The amount of in-game money that I Want ISK makes in a month is positively staggering. It was enough that a player like Lenny Kravitz2 could use his personal earnings to fund the largest coalition of alliances ever seen—trillions of ISK. For reference, the largest fight in EVE Online cost both sides 11 trillion ISK or an estimated $300,000 USD. Lenny Kravitz2 has that sitting in his piggy bank.

"Whoever controls the gambling essentially has an infinite funnel of other people's money that then flows into the game through their control," The Mittani says. "That control cannot be stopped, or altered, or impacted in any way."

As a sandbox MMO, EVE Online has always pushed players to find new and inventive ways to make money. When you fly into the largest trade hub in New Eden, the local chat window quickly fills with players peddling cheap scams like offering to double ISK or selling items with a few extra zeroes tacked in hopes that a wealthy player is bad at math. It's not only allowed within the rules of EVE Online, it's encouraged by its developers.

But I Want ISK represents a new frontier for EVE Online, and it's a terrifying place to be for members of the Imperium. Because I Want ISK exists out of the game, there's no feasible way to ever fight back—not without resorting to illegal methods like hacking and taking down the website. According to The Mittani, there's nothing keeping this new superpower in check.

"There is no counterplay when you are dealing with a distributed network of gambling addicts funding any given casino," The Mittani warns. "The only attempt to counterplay within the game itself is to attempt to set up your own gambling site and do the same thing. It creates an arms race to have bigger and better casinos. If you cannot stop a casino, then each side, in order to get a competitive advantage, must become ever more exploitative to the real human beings who are gambling addicts outside of the game to achieve parity within the game."

It's not the first time The Mittani uses that word—gambling addict. When I bring it up, he's blunt about his belief that websites like I Want ISK profit off of the misery of players with compulsive behavior. But while the dangers and cost of gambling have been debated for decades, The Mittani contests that gambling websites like I Want ISK are worse for one sole reason.

"Whenever you find one of these player setup third-party casinos that piggybacks off an online game, they're unregulated because they cross international boundaries, but they're also open to children. I think there's an extremely problematic, societal level issue, of having MMOs that have casinos that essentially are promoting and enabling under-aged gambling."

It's a pretty damning remark to make, and only the latest angle used to try and vilify the bankers of EVE Online. In April, an article was posted to The Mittani's website specializing in coverage of EVE Online that attempted to form an argument against the legality of I Want ISK by arguing that they were in violation of Florida state law.
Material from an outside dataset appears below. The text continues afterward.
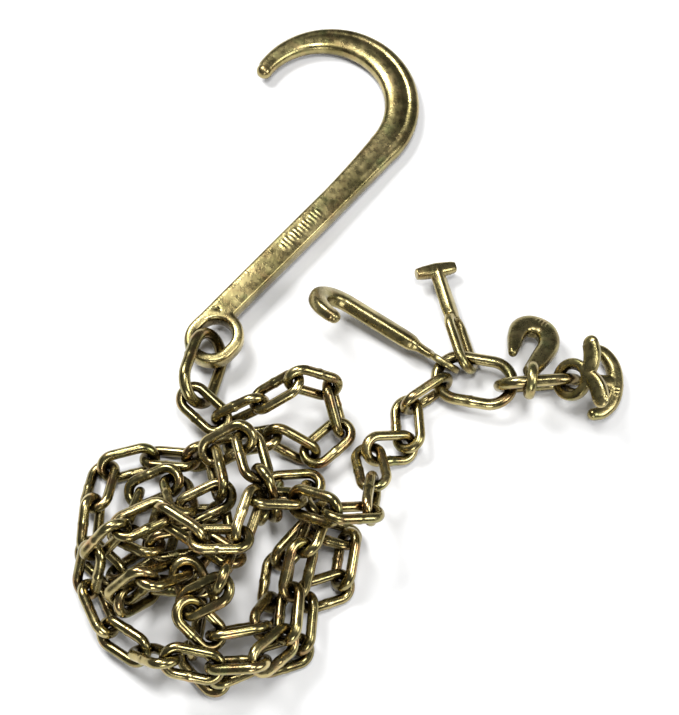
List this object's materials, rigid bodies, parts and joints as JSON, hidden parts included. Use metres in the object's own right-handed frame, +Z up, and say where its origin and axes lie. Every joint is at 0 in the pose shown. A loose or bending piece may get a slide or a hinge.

The Man Who Sold the World

Lenny Kravitz2, the most forward-facing member of the bankers who started this war, likes to think of it differently. "We're not advocating gambling with real money," he says. "EVE is very focused on personal responsibility. I believe that people have a personal responsibility to follow the laws of their country. We just provide a service, and if you're not following the law, we can't be held responsible."

Lenny goes on to address the issue of gambling addiction, saying that, above all else, I Want ISK doesn't exist to exploit compulsive behaviours in players. "If you know you have a gambling addiction, you can always talk to a banker and we'll shut down your account and give you your money back. We want people to play responsibly."
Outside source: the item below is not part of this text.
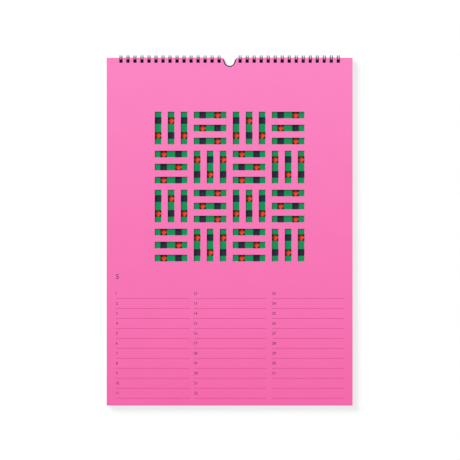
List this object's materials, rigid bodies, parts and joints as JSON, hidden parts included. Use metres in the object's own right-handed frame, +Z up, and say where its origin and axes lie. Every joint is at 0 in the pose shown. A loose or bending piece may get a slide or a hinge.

But even CCP isn't sure that websites like I Want ISK aren't harmful to EVE Online. At this year's Fanfest in Iceland, I sat down with executive producer Andie Nordgren to get her thoughts.
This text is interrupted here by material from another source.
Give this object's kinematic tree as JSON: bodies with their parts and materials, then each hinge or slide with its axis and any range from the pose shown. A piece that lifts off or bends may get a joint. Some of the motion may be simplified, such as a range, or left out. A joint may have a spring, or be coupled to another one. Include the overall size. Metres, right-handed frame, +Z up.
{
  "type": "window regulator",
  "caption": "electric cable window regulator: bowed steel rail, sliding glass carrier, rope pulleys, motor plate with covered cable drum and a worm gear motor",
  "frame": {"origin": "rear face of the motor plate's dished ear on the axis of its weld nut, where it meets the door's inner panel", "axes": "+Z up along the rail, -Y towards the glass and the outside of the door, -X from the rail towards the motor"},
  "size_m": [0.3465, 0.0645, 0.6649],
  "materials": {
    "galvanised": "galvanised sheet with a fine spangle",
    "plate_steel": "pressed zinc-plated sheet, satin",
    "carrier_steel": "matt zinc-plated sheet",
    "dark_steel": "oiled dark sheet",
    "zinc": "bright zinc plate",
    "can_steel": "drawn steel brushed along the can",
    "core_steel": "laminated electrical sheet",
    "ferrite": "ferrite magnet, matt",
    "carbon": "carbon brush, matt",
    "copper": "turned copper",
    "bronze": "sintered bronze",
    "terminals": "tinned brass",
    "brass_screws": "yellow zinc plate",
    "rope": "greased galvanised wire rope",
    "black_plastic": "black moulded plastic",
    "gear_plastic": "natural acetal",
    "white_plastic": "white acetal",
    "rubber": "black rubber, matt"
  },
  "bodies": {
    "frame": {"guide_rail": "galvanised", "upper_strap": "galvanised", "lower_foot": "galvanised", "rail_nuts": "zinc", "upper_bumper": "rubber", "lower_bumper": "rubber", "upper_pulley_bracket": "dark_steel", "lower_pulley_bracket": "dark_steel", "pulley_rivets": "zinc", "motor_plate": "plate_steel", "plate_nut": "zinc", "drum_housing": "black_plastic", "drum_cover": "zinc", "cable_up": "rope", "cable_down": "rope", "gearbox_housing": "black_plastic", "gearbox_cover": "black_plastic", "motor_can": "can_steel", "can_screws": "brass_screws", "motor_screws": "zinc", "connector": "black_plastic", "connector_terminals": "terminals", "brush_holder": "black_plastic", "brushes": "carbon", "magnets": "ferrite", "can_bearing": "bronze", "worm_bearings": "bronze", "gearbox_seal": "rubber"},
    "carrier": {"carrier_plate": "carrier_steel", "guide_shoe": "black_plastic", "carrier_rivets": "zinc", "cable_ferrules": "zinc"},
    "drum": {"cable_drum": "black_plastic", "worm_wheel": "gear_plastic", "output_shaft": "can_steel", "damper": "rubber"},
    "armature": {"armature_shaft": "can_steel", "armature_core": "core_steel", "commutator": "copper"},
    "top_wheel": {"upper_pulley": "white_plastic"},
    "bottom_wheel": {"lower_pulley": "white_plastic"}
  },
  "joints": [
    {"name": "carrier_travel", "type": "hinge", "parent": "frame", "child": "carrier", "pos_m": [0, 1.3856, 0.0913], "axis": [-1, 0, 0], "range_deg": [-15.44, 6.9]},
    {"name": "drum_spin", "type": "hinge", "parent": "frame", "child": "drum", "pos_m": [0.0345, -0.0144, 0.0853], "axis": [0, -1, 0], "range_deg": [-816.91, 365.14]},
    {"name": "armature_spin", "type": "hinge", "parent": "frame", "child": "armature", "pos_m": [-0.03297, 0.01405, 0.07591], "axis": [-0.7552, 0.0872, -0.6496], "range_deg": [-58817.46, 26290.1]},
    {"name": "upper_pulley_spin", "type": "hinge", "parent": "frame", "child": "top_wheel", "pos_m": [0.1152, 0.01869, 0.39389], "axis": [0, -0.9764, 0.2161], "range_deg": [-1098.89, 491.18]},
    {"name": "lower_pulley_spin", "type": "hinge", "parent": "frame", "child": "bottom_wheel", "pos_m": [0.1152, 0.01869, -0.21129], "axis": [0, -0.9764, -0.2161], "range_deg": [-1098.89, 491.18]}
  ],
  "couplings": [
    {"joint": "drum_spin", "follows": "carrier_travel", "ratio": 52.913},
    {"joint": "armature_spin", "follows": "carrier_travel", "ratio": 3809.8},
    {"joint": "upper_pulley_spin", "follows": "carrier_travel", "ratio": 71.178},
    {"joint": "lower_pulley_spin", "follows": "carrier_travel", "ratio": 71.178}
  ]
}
"It's really interesting and really challenging, and there are lots of opinions about this in different directions," she says. "There is some outside the game stuff that we are explicitly allowing for people to charge ISK for, and we're continuously monitoring those activities to see if it's appropriate. But now, of course, it's a politically charged situation where any move we would make or not make potentially impacts the current conflict. You can argue for either side."

And that's exactly the line that Lenny Kravitz2, Eep Eep, and 1RONBANK crossed when they pooled their resources to hire out mercenaries and form the Moneybadger Coalition to bring the Imperium down. While the wealthy elite of EVE Online have likely always influenced politics behind the scenes, even Lenny admits that what he did was crossing into new territory.

I ask him whether he thinks websites like I Want ISK risk seriously upsetting the delicate political balance of EVE Online. "Yes and no," he says. "These gambling websites are all based on players going in there, trusting the sites enough to put their money in, and then they gamble." Lenny uses the Imperium as an example, citing their controversial tactics like pretending to recruit players and stealing from them instead or supporting despised groups like CODE, to demonstrate how valuable customer trust is. "They tried to create their own gambling engine and it failed because the majority of the playerbase didn't want to support it. If you have a gambling website that pushes its weight around and the community dislikes it, they'll stop using them."

When I follow up by asking what could stop him and the other bankers from using their funds to attack a different organization of the EVE community, he says: "We typically have a policy of neutrality. The only thing that broke that policy was SMA (SpaceMonkey's Alliance) screwing over the site (referring to the Zombie heist detailed in Brendan's article). If we're biased in any way, we'll lose money. One side of EVE or the other will choose not to gamble on our site."

That still doesn't address the fact of whether or not a single player in EVE Online should be able to fund an entire conflict with their personal bank account. While Lenny Kravitz2 might be kept personally accountable by his need to run a good business, there's a worthwhile debate to be hand on whether or not casinos create an "arms race" like The Mittani suggests.

"That advantage of exploiting the gambling addiction of players in the game is so extreme that it unbalances the entire financial and resource based aspect," The Mittani says. "Any kind of game that doesn't have an age gate should not be allowing gambling period. There is a real human cost to promoting and incentivizing gambling addiction."

It's only one region of an evolving landscape unearthed by this latest conflict in EVE Online, and like everything in EVE, it's mired in a sea of propaganda and bias. But whether or not CCP eventually decides websites like I Want ISK threaten the integrity of the sandbox by being too powerful or ethically wrong, it will be of little comfort to homeless Imperium.

But like all conflicts in EVE, the war isn't over just because one side said so. "Wars are over when you decide to stop fighting them," The Mittani says, and the Imperium and Goonswarm are going to keep fighting. Days earlier, a massive battle unfolded in Saranen, and amid the chaos The Mittani was right there on the frontlines fighting.

Despite what members of Moneybadger Coalition will say, Saranen is far from a refugee camp. Morale is high and every Goonswarm member I talk to seems to be having the time of their life.

"I have had the most fun I have ever had in EVE in the time I have been here," one pilot tells me. "I most definitely do not think the war is lost."

Another goon offers a similar opinion: "If there were no wars, the game wouldn't be much fun. I think I'm on the funner side of the war."

The Imperium might not own a hemisphere of New Eden all to itself, but the coming months will be the real test of whether or not it's an empire destined to rise again or to fade quietly into EVE's bloody history.